Direct2D Fundamentals – Part 2 – Now on Pluralsight!

My latest course is now available on Pluralsight!

Direct2D Fundamentals – Part 2 is so much more than Direct2D. In many ways, it’s an intense crash course in DirectX programming. You’re going to learn about Direct3D, DXGI, devices, swap chains, but it’s more than that.

This course is about developing stunning applications for Windows. You’re going to learn how to develop applications that can run cross-platform, reaching the Windows desktop, Windows Store, and Windows Phone environments. You’re going to learn about performance and efficiency. You’re going to learn how to produce high-quality animation. Moreover, you’re going to do it all in C++.

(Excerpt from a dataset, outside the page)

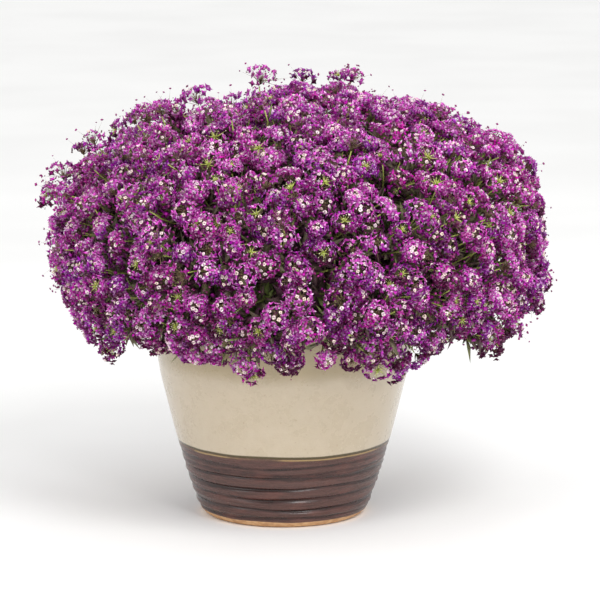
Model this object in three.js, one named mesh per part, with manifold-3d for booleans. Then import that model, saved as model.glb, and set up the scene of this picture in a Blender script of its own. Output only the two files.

If you haven’t done so already, start by working through part 1 of Direct2D Fundamentals. This will prepare you by laying the foundation for everything you will learn in this new course.

Here’s a brief description of the modules in Direct2D Fundamentals – Part 2.

What is Direct2D 1.1? Where can it be found? Introduction to the course demo.

Common Foundation
Building the foundation, error handling, and a common set of abstractions for a cross-platform application.

Desktop Window
The reference platform, optimizing window plumbing, and resource handlers.

Understanding and creating the underlying Direct3D device, hardware and software drivers, and the Direct2D device and device context.

Swap Chain
What is DXGI? What is a swap chain? Creating and resizing a swap chain. Targeting, rendering, and presentation with Direct2D and DXGI.

The Clock
How to draw an analog clock with Direct2D primitives and transforms. Adding a background image with DPI awareness. Using image effects to add a shadow.

Revisiting the message loop. Understanding swap chain occlusion and its impact on performance. Power management and efficiency. Using the Windows Animation Manager for scheduled animation.

Windows Runtime
Understanding the CoreWindow abstraction. Optimizing with visibility and the message loop. Using DirectX in the Windows Runtime.

Windows Phone
Limitations in the Windows Phone SDK. Porting the clock application, and unleashing the phone’s awesome power with the restricted API.


7 thoughts on “Direct2D Fundamentals – Part 2 – Now on Pluralsight!

  1. Daniel

    What do you think about the future of Direct2D? I mean, D2D was introduced in 2009(?) but there have not been many updates/advancements.

    There are new solutions like “NV Path” which better utilize the GPU (like HW tessellation/rasterization) and is implemented in OpenGL and hence also available on more platforms (Windows, OSX, Linux). Not only is it faster than D2D, but it also provides higher quality rendering, better 3D Interop and improved font rendering. Slides:

    This makes me think that D2D – or D3D even may not be a long term investment for any 3rd party developer.

    Considering the fact OpenGL is an industry standard and supported by companies like Apple and Google, do you think it still makes sense to learn D2D?

    Thanks for your opinion.

    1. Kenny Kerr Post author

      I have not done any comparative work. My focus is on the Windows family of operating systems where DirectX continues to be the premier technology for exploiting the GPU. Microsoft is continuing to invest heavily in DirectX rather than OpenGL.

      I’m not sure whether you’ve taken a look at Direct2D 1.1, but it is in fact a major improvement, despite its humble version number. It features superb Direct3D interop, as it is no longer an outsider to the DirectX family, and significant performance improvements.

      As I mentioned, I cannot comment on Apple or Linux, but as far as Windows is concerned – Windows 8, Windows RT, Windows Phone 8 – DirectX is the way to go and that means Direct2D and Direct3D.

      Hope that helps.

  2. Adrian

    Hi, Kenny, Just finished this course and have a question relating to resizing and shutdown, if I resize the window and click the close button I get messages regarding DirectX still having reference to resources, Bitmaps etc…If I just shutdown the application without resizing everything works fine. I have double checked the course videos and can’t see anything different to what I typed in, do you have any suggestions?

    Many Thanks

    1. Kenny Kerr Post author

      Hi Adrian, The debug layer reports outstanding references when the Direct2D factory is destroyed. Even if your application is correct and ultimately releases all outstanding references, it will assume they have not been released and report as much when the Direct2D factory is destroyed. The solution is to tell C++ to release your Direct2D factory reference after all other references. You can ensure this happens simply by defining the ComPtr before any other member variables in your window class. Thanks for watching my course!